Toutefois, les mesures prises par le Marquês de Pombal vont avoir indirectement un effet pervers. En effet, les étrangers en vinrent à se convaincre que le Portugal était un pays de crypto-Juifs. La tragicomédie de la conversion forcée et massive de 1497 n’avait pas été oubliée. Dans une lettre à un ami datée de 1530, Érasme écrit sur un ton amusé que tous les Portugais sont de race juive (Quare post hac mihi valebit illud genus judaicum). Les Portugais qui se rendent ou résident dans d’autres pays d’Europe notent que cette conviction est très répandue, le nom « Portugais » étant synonyme de « Juif », ce que note en particulier Dom Luís da Cunha, en 1736, à la fin d’une longue et brillante carrière diplomatique au service du roi D. João V. Au XVIIe siècle, les Jésuites espagnols du Paraguay traitaient les habitants de São Paulo de « Juifs » et d’une manière franchement dépréciative. Et je pourrais multiplier les exemples dans ce genre.

 

 

Le Marquês de Pombal qui avait voyagé ne devait probablement pas ignorer ces attitudes. Il traîne à ce propos une anecdote bien connue des historiens. Alors que le roi D. José I étudiait une proposition de l’Inquisition selon laquelle tous les cristaõs-novos devraient porter un chapeau blanc, marque de leur origine juive, le Marquês de Pombal se présenta le jour suivant dans le cabinet du roi avec trois chapeaux blancs. Il lui expliqua qu’il en apportait un pour lui, le roi, un autre pour le Grand Inquisiteur et un autre enfin pour lui-même. Se non è vero, è ben trovato.
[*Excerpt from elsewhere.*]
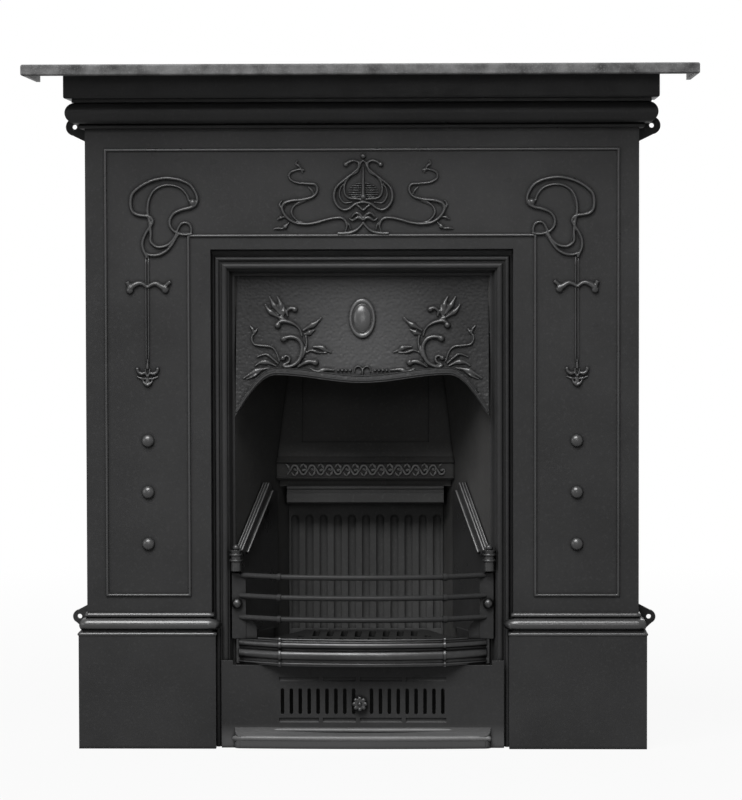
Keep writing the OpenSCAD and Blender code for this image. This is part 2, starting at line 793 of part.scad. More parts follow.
module cheek_bolts() color("#6b6b6b") both_sides() cheek_place() for (z = cheek_bolt_z) {
    rod_x(-4.8, coving_t + fit + 0.6, cheek_bolt_u, z, 3);
    translate([coving_t + fit + 0.6, cheek_bolt_u, z]) rotate([0, 90, 0]) hex_head();
}

// Sweeps a section along the bars' plan; the section is drawn in (distance forward, height).
// The gap is left at each side of the two corners
module bow_sweep(gap = 0) {
    wing_length = norm([wing_x - bow_x, wing_y - bow_y]);
    wing_angle = atan2(wing_y - bow_y, wing_x - bow_x);
    intersection() {
        translate([0, bow_y - bow_rise + bow_r, 0]) rotate([0, 0, -90 - bow_angle - 3])
            rotate_extrude(angle = 2 * bow_angle + 6, $fn = 256) translate([bow_r, 0]) children();
        block([-bow_x + gap, bow_x - gap], [-200, 0], [0, 400]);
    }
    both_sides() intersection() {
        translate([bow_x, bow_y, 0]) rotate([0, 0, wing_angle]) translate([-10, 0, 0])
            mirror([0, 1, 0]) rotate([90, 0, 90]) linear_extrude(wing_length + 30) children();
        block([bow_x + gap, wing_x], [-200, 0], [0, 400]);
    }
}

module front_bars() color("#343434") difference() {
    union() {
        for (z = bar_z) {
            bow_sweep() translate([0, z]) circle(r = bar_r);
            both_sides() translate([bow_x, bow_y, z]) rotate([0, 90, 20])
                translate([0, 0, -3]) cylinder(r = bar_r + 1.2, h = 6);
        }
        both_sides() {
            block(plate_x, plate_y, plate_z);
            // bowed gusset that carries the lowest bar
            intersection() {
                translate([wing_x - 26, wing_y - 3, plate_z[0]]) cube([24, 6, 34]);
                translate([wing_x, 0, plate_z[0] + 2]) rotate([90, 0, 0])
                    cylinder(r = 30, h = 200);
            }
        }
    }
    both_sides() rod_y(stud_place[0], -70, -40, stud_place[1], 2.5 + running);
}

module bar_stud() {
    rod_y(stud_place[0], plate_y[0] - 1, plate_y[1] - 1, stud_place[1], 2.5);
    intersection() {
        translate([stud_place[0], plate_y[0] - 1, stud_place[1]]) sphere(r = 7.8);
        block([170, 196], [-80, plate_y[0]], [190, 230]);
    }
}

module left_bar_stud() color("#3c3c3c") mirror([1, 0, 0]) bar_stud();

module right_bar_stud() color("#3c3c3c") bar_stud();

module nosing_section() {
    translate([-9, nosing_z[0]]) square([11, nosing_z[1] - nosing_z[0]]);
    translate([2.4, 138]) circle(r = 7);
    translate([1.8, 152.3]) circle(r = 4.6);
    translate([1.5, 125.2]) circle(r = 2.2);
}

// The thin bead along the top, which stops short of the bars' end plates
module nosing_crest() {
    translate([-9, 150]) square([10, 10]);
    translate([0.2, 160.3]) circle(r = 1.6);
}

// The collars at the two corners, which cover the joints of the sweeps
module nosing_collars() {
    both_sides() translate([0, bow_y, 0]) along_x(bow_x - 1.6, bow_x + 1.6) {
        translate([-10.5, 121]) square([14, 40]);
        translate([2.6, 138]) circle(r = 8.5);
        translate([2, 152.3]) circle(r = 6.1);
        translate([1.7, 125.2]) circle(r = 3.5);
        translate([0.8, 160.3]) circle(r = 3.1);
    }
}

module grate_nosing() color("#303030") difference() {
    union() {
        bow_sweep(0.4) nosing_section();
        nosing_collars();
        intersection() {
            bow_sweep(0.4) nosing_crest();
            block([-153, 153], [-200, 0], [100, 200]);
        }
        // ledge under the bottom grate
        intersection() {
            bow_sweep(0.4) translate([-18, 130]) square([10, grate_z - 8.3 - 130]);
            block([-162, 162], [-200, 0], [100, 200]);
        }
        both_sides() block([wing_x - 14, wing_x + 4], [wing_y - 2.6, -44.4], nosing_z);
    }
    both_sides() rod_y(wing_x - 4, -56, -40, 140, 3 + running);
}

module nosing_bolts() color("#6b6b6b") both_sides() {
    rod_y(wing_x - 4, -53, -40, 140, 3);
    translate([wing_x - 4, -43.9, 140]) rotate([-90, 0, 0]) hex_head();
}

// Half-width of the bottom grate at depth y
function grate_x(y) = coving_x(y) - 25;

module grate_plan() {
    front = [for (i = [-8 : 8]) let (a = bow_angle * i / 8 * 0.93)
        [(bow_r - 15) * sin(a), bow_y - bow_rise + bow_r - (bow_r - 15) * cos(a)]];
    polygon(concat(front, [[grate_x(-38) - 4, -38], [grate_x(-30), -30], [grate_x(137), 137],
        [-grate_x(137), 137], [-grate_x(-30), -30], [-grate_x(-38) + 4, -38]]));
}

module bottom_grate() color("#262524") {
    pitch = grate_gap + 11;
    slots = 10;
    translate([0, 0, grate_z - 8]) linear_extrude(8) difference() {
        grate_plan();
        for (i = [-slots / 2 + 0.5 : slots / 2 - 0.5]) for (run = [[-66, 26], [40, 122]])
            let (x = i * pitch, y0 = abs(i) > 4 ? max(run[0], -20) : run[0] + abs(i) * 3,
                y1 = run[1] - (abs(i) > 4 && run[0] > 0 ? 60 : 0))
                round_slot(x, y0, y1);
    }
}

// A slot with round ends
module round_slot(x, y0, y1) {
    r = grate_gap / 2;
    translate([x - r, y0 + r]) square([2 * r, y1 - y0 - 2 * r]);
    for (y = [y0 + r, y1 - r]) translate([x, y]) circle(r = r);
}

// Ash pit front -----------------------------------------------------------------------------

module slot_row(width) {
    for (side = [-1, 1]) for (k = [1 : slot_count]) translate([side * k * slot_pitch, 0]) {
        translate([-width / 2, slot_z[0] + width / 2])
            square([width, slot_z[1] - slot_z[0] - width]);
        for (z = [slot_z[0] + width / 2, slot_z[1] - width / 2]) translate([0, z])
            circle(r = width / 2);
    }
}

toe_x = 178.5;
toe_front = -86;
toe_rise = 6;
toe_r = (toe_x * toe_x + toe_rise * toe_rise) / (2 * toe_rise);

// Plan of the toe: a flat bow with round ends
module toe_plan() {
    intersection() {
        translate([0, toe_front + toe_r]) circle(r = toe_r, $fn = 256);
        translate([-toe_x, toe_front - 2]) square([2 * toe_x, 20]);
    }
    for (side = [-1, 1]) translate([side * (toe_x - 1), -70.2]) circle(r = 9.5);
}

module toe() {
    intersection() {
        along_x(-toe_x - 20, toe_x + 20) polygon([[68, 0], [86, 0], [86, 11], [84, 15], [79, 18.5],
            [75, 23], [72, 30], [68, 30]]);
        linear_extrude(40) toe_plan();
    }
}

// Shallow round-bottomed grooves above and below the air slots
module cover_grooves() {
    for (z = [40.5, 100.5]) for (x = [[-122, -64], [-58, -10], [-4, 57], [63, 122]])
        rod_x(x[0], x[1], cover_y[0] - 3.03, z, 4.63);
}

module ashpit_cover() color("#2e2e2f") difference() {
    union() {
        along_y(cover_y[0], cover_y[1]) difference() {
            union() {
                translate([-cover_x, 0]) square([cover_w, cover_h]);
                both_sides_2d() translate([ear_x, 0]) square([cover_x - ear_x, cover_h + ear_h]);
            }
            slot_row(slot_w);
            stem_slot();
        }
        toe();
    }
    cover_grooves();
    for (p = rivet_points()) rod_y(p[0], rivet_y, cover_y[1] + 1, p[1], 2 + running);
}

// Clearance for the knob's stem over its travel
module stem_slot() {
    r = stem_r + fit;
    translate([knob_x, knob_z - r]) square([slide_travel, 2 * r]);
    for (x = [knob_x, knob_x + slide_travel]) translate([x, knob_z]) circle(r = r);
}

rivet_y = cover_y[0] + 1.5;

function rivet_points() = [for (x = [-61, -7, 60], z = [34, 102]) [x, z]];

module slide_guides() color("#6b6b6b") for (z = [0, 1]) {
    low = z == 0 ? 29 : slide_z[1] + fit;
    high = z == 0 ? slide_z[0] - fit : 107;
    back = slide_y[1] + fit;
    difference() {
        union() {
            block([-slide_x - 8, slide_x + 8], [cover_y[1], back], [low, high]);
            block([-slide_x - 8, slide_x + 8], [back, back + 2],
                z == 0 ? [low, high + 4] : [low - 4, high]);
        }
        for (p = rivet_points()) rod_y(p[0], -70, -50, p[1], 2 + running);
    }
}

module guide_rivets() color("#5a5a5a") for (p = rivet_points()) {
    rod_y(p[0], rivet_y + 0.1, slide_y[1] + fit + 2, p[1], 2);
    rod_y(p[0], slide_y[1] + fit + 2, slide_y[1] + fit + 4, p[1], 3.5);
}

module air_slide() color("#2a2a2a") along_y(slide_y[0], slide_y[1]) difference() {
    translate([-slide_x, slide_z[0]]) square([2 * slide_x, slide_z[1] - slide_z[0]]);
    slot_row(slot_w);
    translate([knob_x, knob_z]) circle(r = stem_r + running);
}

module slide_knob() color("#333333") {
    rod_y(knob_x, cover_y[0] - 4, -55, knob_z, stem_r);
    rod_y(knob_x, cover_y[0] - 4, cover_y[0] - fit, knob_z, 7);
    for (i = [0 : 7]) translate([knob_x + 8 * cos(45 * i), cover_y[0] - 5, knob_z + 8 * sin(45 * i)])
        sphere(r = 3.6, $fn = 32);
    rod_y(knob_x, cover_y[0] - 8, cover_y[0] - 3, knob_z, 7.5);
    translate([knob_x, cover_y[0] - 7.5, knob_z]) sphere(r = 3.4, $fn = 32);
}

module slide_nut() color("#6b6b6b") difference() {
    translate([knob_x, slide_y[1], knob_z]) rotate([-90, 0, 0]) cylinder(r = 6.4, h = 5, $fn = 6);
    rod_y(knob_x, -70, -50, knob_z, stem_r + running);
}

surround();
mantel_shelf();
shelf_bolts();
insert_frame();
insert_clips();
hood();
hood_bolts();
left_coving();
right_coving();
fireback();
upper_back();
back_bolts();
smoke_plate();
damper_hinge_pin();
left_grate_cheek();
right_grate_cheek();
cheek_bolts();
grate_nosing();
nosing_bolts();
damper_flap();
damper_pull();
front_bars();
left_bar_stud();
right_bar_stud();
bottom_grate();
ashpit_cover();
slide_guides();
guide_rivets();
air_slide();
slide_knob();
slide_nut();
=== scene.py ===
import json
import math

import bmesh
import bpy
from mathutils import Matrix, Vector


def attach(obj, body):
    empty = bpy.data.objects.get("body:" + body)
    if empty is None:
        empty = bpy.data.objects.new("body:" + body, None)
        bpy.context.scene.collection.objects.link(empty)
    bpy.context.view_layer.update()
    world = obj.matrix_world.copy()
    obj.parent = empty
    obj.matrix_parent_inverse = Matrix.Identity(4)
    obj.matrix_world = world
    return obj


# A cast iron fireplace: satin black iron with cast relief, in soft studio light. Places and
# sizes on the object are in millimetres, as in the part's source, and MM makes them metres.
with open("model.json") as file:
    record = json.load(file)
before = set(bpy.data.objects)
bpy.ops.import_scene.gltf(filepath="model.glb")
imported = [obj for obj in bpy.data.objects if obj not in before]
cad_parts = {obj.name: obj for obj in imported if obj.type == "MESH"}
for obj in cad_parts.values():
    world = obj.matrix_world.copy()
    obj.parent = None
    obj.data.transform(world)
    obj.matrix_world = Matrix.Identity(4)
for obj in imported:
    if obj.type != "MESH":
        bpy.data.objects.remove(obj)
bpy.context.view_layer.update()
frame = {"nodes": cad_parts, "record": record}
NODES = frame["nodes"]

MM = 0.001
UP = Vector((0, 0, 1))

# The photograph's frame, and the camera that it was taken with
PHOTO_W = 742
PHOTO_H = 800
CAMERA_AT = Vector((0.1341, -5.0, 0.7085))
CAMERA_YAW = math.radians(1.406)      # to the left
CAMERA_PITCH = math.radians(2.33)     # down
CAMERA_ROLL = math.radians(-0.124)
FOCAL_PX = 3395.2
SENSOR_MM = 36.0

# Each lamp's place, the point that it faces, its size in metres and its power in watts
LAMPS = {
    "key": ((-0.9, -2.7, 3.9), (0, 0, 0.35), (2.8, 2.6), 430),
    "front": ((0.2, -5.2, 1.5), (0, 0, 0.5), (1.2, 0.8), 20),
    "side": ((-3.2, -1.6, 1.2), (0, 0, 0.5), (1.0, 1.6), 18),
    "back": ((0.5, 2.8, 2.4), (0, 0, 0.5), (2.4, 1.8), 60),
}
WHITE = (1, 1, 1, 1)
WORLD_LIGHT = 0.06                    # strength of the world as light
FLOOR_REACH = 14
FLOOR_Z = -0.0005
FLOOR_PAINT = (0.22, 0.22, 0.22, 1)
# The floor's share of white near the object and far away, with the two distances
GLOW_NEAR, GLOW_FAR = 0.93, 1.0
NEAR, FAR = 0.7, 3.0


# Camera, light and stage -----------------------------------------------------------------

def camera_axes():
    """The camera's right, up and forward directions."""
    forward = Vector((
        -math.sin(CAMERA_YAW) * math.cos(CAMERA_PITCH),
        math.cos(CAMERA_YAW) * math.cos(CAMERA_PITCH),
        -math.sin(CAMERA_PITCH),
    ))
    right = Vector((math.cos(CAMERA_YAW), math.sin(CAMERA_YAW), 0))
    up = right.cross(forward)
    cos, sin = math.cos(CAMERA_ROLL), math.sin(CAMERA_ROLL)
    return right * cos + up * sin, up * cos - right * sin, forward


def sight(px, py):
    """The direction of sight through a pixel of the photograph."""
    right, up, forward = camera_axes()
    aim = forward * FOCAL_PX + right * (px - PHOTO_W / 2) - up * (py - PHOTO_H / 2)
    return aim.normalized()


def make_camera():
    data = bpy.data.cameras.new("camera")
    data.sensor_width = SENSOR_MM
    data.lens = FOCAL_PX * SENSOR_MM / max(PHOTO_W, PHOTO_H)
    camera = bpy.data.objects.new("camera", data)
    bpy.context.scene.collection.objects.link(camera)
    right, up, forward = camera_axes()
    turn = Matrix((right, up, -forward)).transposed().to_4x4()
    camera.matrix_world = Matrix.Translation(CAMERA_AT) @ turn
    bpy.context.scene.camera = camera


def area_light(name, place, target, size, power):
    data = bpy.data.lights.new(name, "AREA")
    data.shape = "RECTANGLE"
    data.size, data.size_y = size
    data.energy = power
    lamp = bpy.data.objects.new(name, data)
    bpy.context.scene.collection.objects.link(lamp)
    lamp.location = place
    aim = Vector(target) - Vector(place)
    lamp.rotation_euler = aim.to_track_quat("-Z", "Y").to_euler()


def make_lights():
    for name, (place, target, size, power) in LAMPS.items():
        area_light(name, place, target, size, power)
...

L’abolition officielle de l’Inquisition, en 1821, ouvre de nouvelles perspectives aux Juifs, ce qui commence par se traduire de deux manières : la venue de Juifs, individuellement ou en famille, au Portugal puis la reconnaissance et la valorisation des communautés juives restées au Portugal et ayant maintenu secrètement leur legs juif.

Cette relative revitalisation de la présence juive au Portugal a été favorisée par des conditions juridiques qui bien que limitées entrouvrirent une porte fermée. Elle a été également favorisée, ce qui est moins connu, par la forte présence militaire britannique au cours de la Guerra Peninsular (1807-1814), une présence qui acquerra sans tarder une grande importance politique dans le pays suite au départ de la Cour pour Rio de Janeiro fin 1807. Cette présence britannique va donc activer un processus de libéralisation et favoriser dès les dernières années du XVIIIe siècle et les premières années du XIXe siècle l’arrivée de familles juives du Maroc et de Gibraltar, notamment à Faro (dans l’Algarve), aux Açores et, surtout, à Lisbonne, des Juifs placés sous la protection directe du monarque britannique.